** Begin **

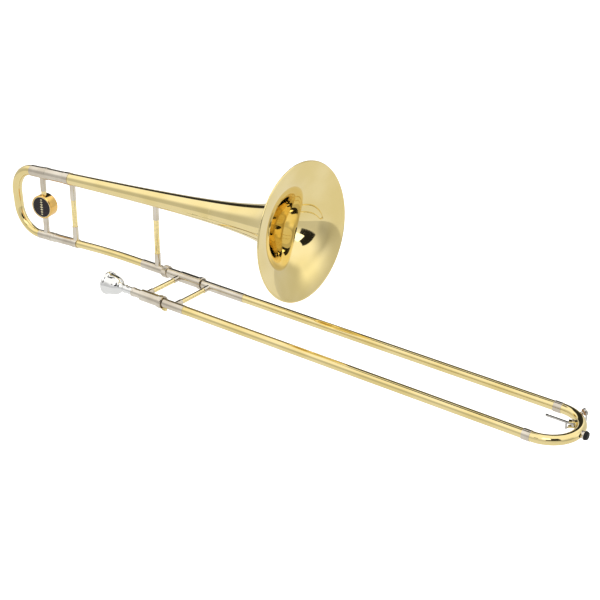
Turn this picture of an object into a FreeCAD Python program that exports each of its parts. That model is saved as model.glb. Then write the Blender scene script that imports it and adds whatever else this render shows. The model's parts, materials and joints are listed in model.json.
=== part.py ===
"""Tenor slide trombone, built as separate named pieces.

Row frame: the origin is the middle of the hand brace of the inner slide.  +X runs along the
slide to the bow, +Y to the bell-side slide tube, +Z up to the bell.  Lengths are millimetres.
"""
import FreeCAD
import Part
import Sketcher
import math
import os
from FreeCAD import Placement, Rotation, Vector

DRIVING_DIMENSIONS = [
    # slide tubes
    ("tube_spacing", 89.3, "slide tubes, centre to centre"),
    ("bore_width", 12.7, "bore of the slide"),
    ("inner_tube_width", 13.1, "inner slide tube, outside"),
    ("stocking_width", 13.42, "swollen end of the inner tube"),
    ("stocking_length", 120.0, "length of the swollen end"),
    ("inner_tube_end", 655.0, "where the inner tubes end"),
    ("outer_tube_bore", 13.54, "outer slide tube, inside"),
    ("outer_tube_width", 14.1, "outer slide tube, outside"),
    ("outer_tube_start", 17.0, "where the outer slide starts, inside the barrels"),
    ("outer_tube_end", 677.4, "where the outer tubes end, inside the bow ferrules"),
    ("sleeve_width", 14.9, "nickel sleeve over the outer tube"),
    ("long_sleeve_end", 132.0, "end of the bell-side sleeve"),
    ("short_sleeve_end", 85.5, "end of the mouthpiece-side sleeve"),
    # cork barrels and slide lock
    ("barrel_width", 18.4, "cork barrel, outside"),
    ("barrel_bore", 16.8, "cork barrel, inside"),
    ("barrel_ring_width", 21.0, "end ring of a barrel"),
    ("bell_barrel_end", 45.7, "mouth of the bell-side barrel"),
    ("lock_barrel_start", -3.6, "start of the mouthpiece-side barrel"),
    ("lock_barrel_end", 39.6, "mouth of the mouthpiece-side barrel"),
    ("lock_ring_start", 33.6, "back face of the slide lock ring"),
    ("lock_ring_end", 42.4, "front face of the slide lock ring"),
    ("cork_width", 16.6, "cork ring, outside"),
    ("cork_length", 11.0, "cork ring, length"),
    # mouthpiece and its receiver
    ("mouthpiece_rim_place", -79.0, "face of the mouthpiece rim"),
    ("mouthpiece_rim_width", 38.0, "mouthpiece rim, outside"),
    ("cup_width", 25.4, "inside of the mouthpiece rim"),
    ("throat_width", 6.6, "narrowest place of the mouthpiece"),
    ("receiver_mouth", -22.5, "open end of the mouthpiece receiver"),
    ("receiver_width", 14.2, "mouthpiece receiver, outside"),
    ("shank_width", 12.2, "shank of the mouthpiece at the receiver's mouth"),
    ("shank_end_width", 11.2, "end of the mouthpiece shank"),
    ("taper_gap", 0.05, "running gap of the tapers, on the radius"),
    ("leadpipe_length", 205.0, "length of the leadpipe"),
    # bell receiver, tenon and nut
    ("bell_receiver_mouth", -34.0, "open end of the bell receiver"),
    ("bell_receiver_width", 16.6, "bell receiver, outside"),
    ("tenon_width", 15.0, "tenon of the bell section, outside"),
    ("tenon_start", -84.0, "back end of the tenon"),
    ("nut_width", 20.6, "bell lock nut, outside"),
    ("nut_start", -36.6, "back face of the bell lock nut"),
    ("nut_end", -27.0, "front face of the bell lock nut"),
    # slide braces
    ("slide_brace_width", 8.0, "slide brace tube, outside"),
    ("slide_socket_width", 9.8, "slide brace socket, outside"),
    ("slide_socket_length", 11.0, "visible length of a slide brace socket"),
    ("outer_brace_place", 62.1, "place of the brace of the outer slide"),
    ("brace_wall", 0.8, "wall of the brace tubes"),
    # bow
    ("bow_start", 683.5, "where the bow's half circle starts"),
    ("bow_width", 14.6, "bow tube, outside"),
    ("bow_ferrule_start", 671.7, "back end of the bow ferrules"),
    ("bow_ferrule_width", 15.7, "bow ferrules, outside"),
    ("bumper_width", 13.5, "rubber bumper, outside"),
    ("bumper_tip", 742.6, "flat tip of the rubber bumper"),
    # bell section
    ("bell_mouth_x", 246.3, "middle of the bell mouth, along the slide"),
    ("bell_mouth_z", 142.6, "middle of the bell mouth, above the slide"),
    ("bell_tilt", 3.6, "bell axis against the slide, in degrees"),
    ("bell_width", 214.4, "bell rim, outside"),
    ("bell_wall", 0.5, "wall of the bell"),
    ("bell_seam", 170.0, "seam of flare and stem, behind the mouth"),
    ("bell_stem_end", 503.0, "end of the stem inside the tuning sleeve"),
    ("leg_spacing", 117.2, "tuning legs, centre to centre"),
    ("tuning_sleeve_start", 491.5, "front end of the tuning sleeves"),
    ("tuning_sleeve_end", 554.3, "back end of the tuning sleeves"),
    ("upper_leg_width", 19.3, "upper inner leg, outside"),
    ("lower_leg_width", 13.8, "lower inner leg, outside"),
    ("leg_gap", 0.05, "running gap of the tuning legs, on the radius"),
    ("sleeve_wall", 0.6, "wall of the tuning sleeves"),
    ("leg_start", 504.6, "front end of the inner legs"),
    ("crook_ferrule_start", 554.6, "front end of the crook ferrules"),
    ("crook_ferrule_end", 586.5, "back end of the crook ferrules"),
    ("upper_ferrule_wall", 0.3, "how far the upper crook ferrule stands out from its leg"),
    ("lower_ferrule_wall", 0.85, "how far the lower crook ferrule stands out from its leg"),
    ("lower_ferrule_room", 0.35, "room in the lower ferrule for the crook's taper"),
    ("crook_joint", 575.0, "where legs and crook meet inside the ferrules"),
    ("crook_bend", 46.5, "radius of the two bends of the crook"),
    ("crook_upper_width", 18.5, "crook at the upper leg, outside"),
    ("crook_lower_width", 14.2, "crook at the lower leg, outside"),
    ("neckpipe_width", 13.5, "neckpipe, outside"),
    ("neckpipe_bend", 45.0, "tangent length of the neckpipe's bend"),
    # bell braces and counterweight
    ("bell_brace_width", 8.8, "bell-section brace tubes, outside"),
    ("bell_socket_width", 10.2, "bell-section brace sockets, outside"),
    ("bell_brace_place", -51.0, "place of the brace between bell and tenon"),
    ("sleeve_brace_place", -241.5, "place of the brace between the sleeves"),
    ("tuning_brace_place", -314.5, "place of the brace of the tuning slide"),
    ("counterweight_width", 41.8, "counterweight, diameter"),
    ("counterweight_depth", 18.9, "counterweight, thickness"),
    ("counterweight_height", 46.5, "middle of the counterweight, above the slide"),
    ("counterweight_turn", 9.0, "counterweight turned round its brace, in degrees"),
    ("emblem_width", 37.4, "emblem disc, diameter"),
    ("emblem_depth", 1.2, "emblem disc, thickness"),
    # water key
    ("key_pivot_angle", 29.0, "pivot's place round the bow, in degrees from +X"),
    ("key_pivot_reach", 33.5, "pivot's distance from the bow's centre"),
    ("key_nipple_angle", 57.0, "nipple's place round the bow, in degrees from +X"),
    ("key_nipple_rise", 20.0, "nipple turned up round the tube, in degrees"),
    ("key_pin_width", 2.0, "pivot screw, diameter"),
    ("key_lever_length", 38.5, "finger lever, pivot to tip"),
]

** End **

● **Directive**
Return nothing but the lines from the start of the listing above through the line containing "from FreeCAD import", exactly as given.

● **Answer to the exercise**
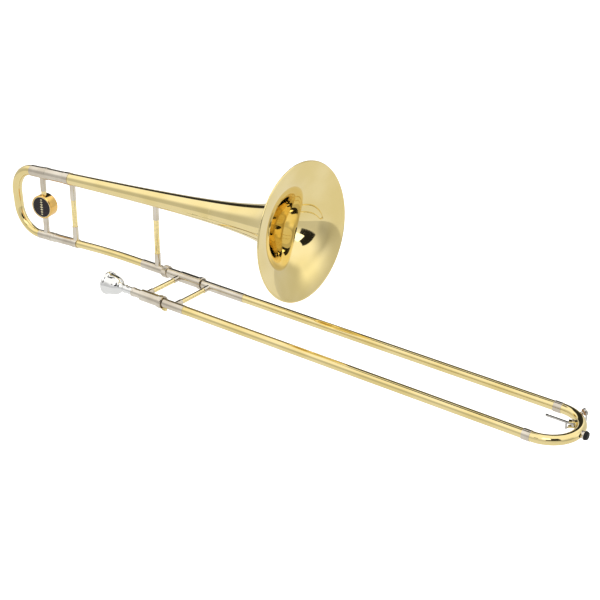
Turn this picture of an object into a FreeCAD Python program that exports each of its parts. That model is saved as model.glb. Then write the Blender scene script that imports it and adds whatever else this render shows. The model's parts, materials and joints are listed in model.json.
=== part.py ===
"""Tenor slide trombone, built as separate named pieces.

Row frame: the origin is the middle of the hand brace of the inner slide.  +X runs along the
slide to the bow, +Y to the bell-side slide tube, +Z up to the bell.  Lengths are millimetres.
"""
import FreeCAD
import Part
import Sketcher
import math
import os
from FreeCAD import Placement, Rotation, Vector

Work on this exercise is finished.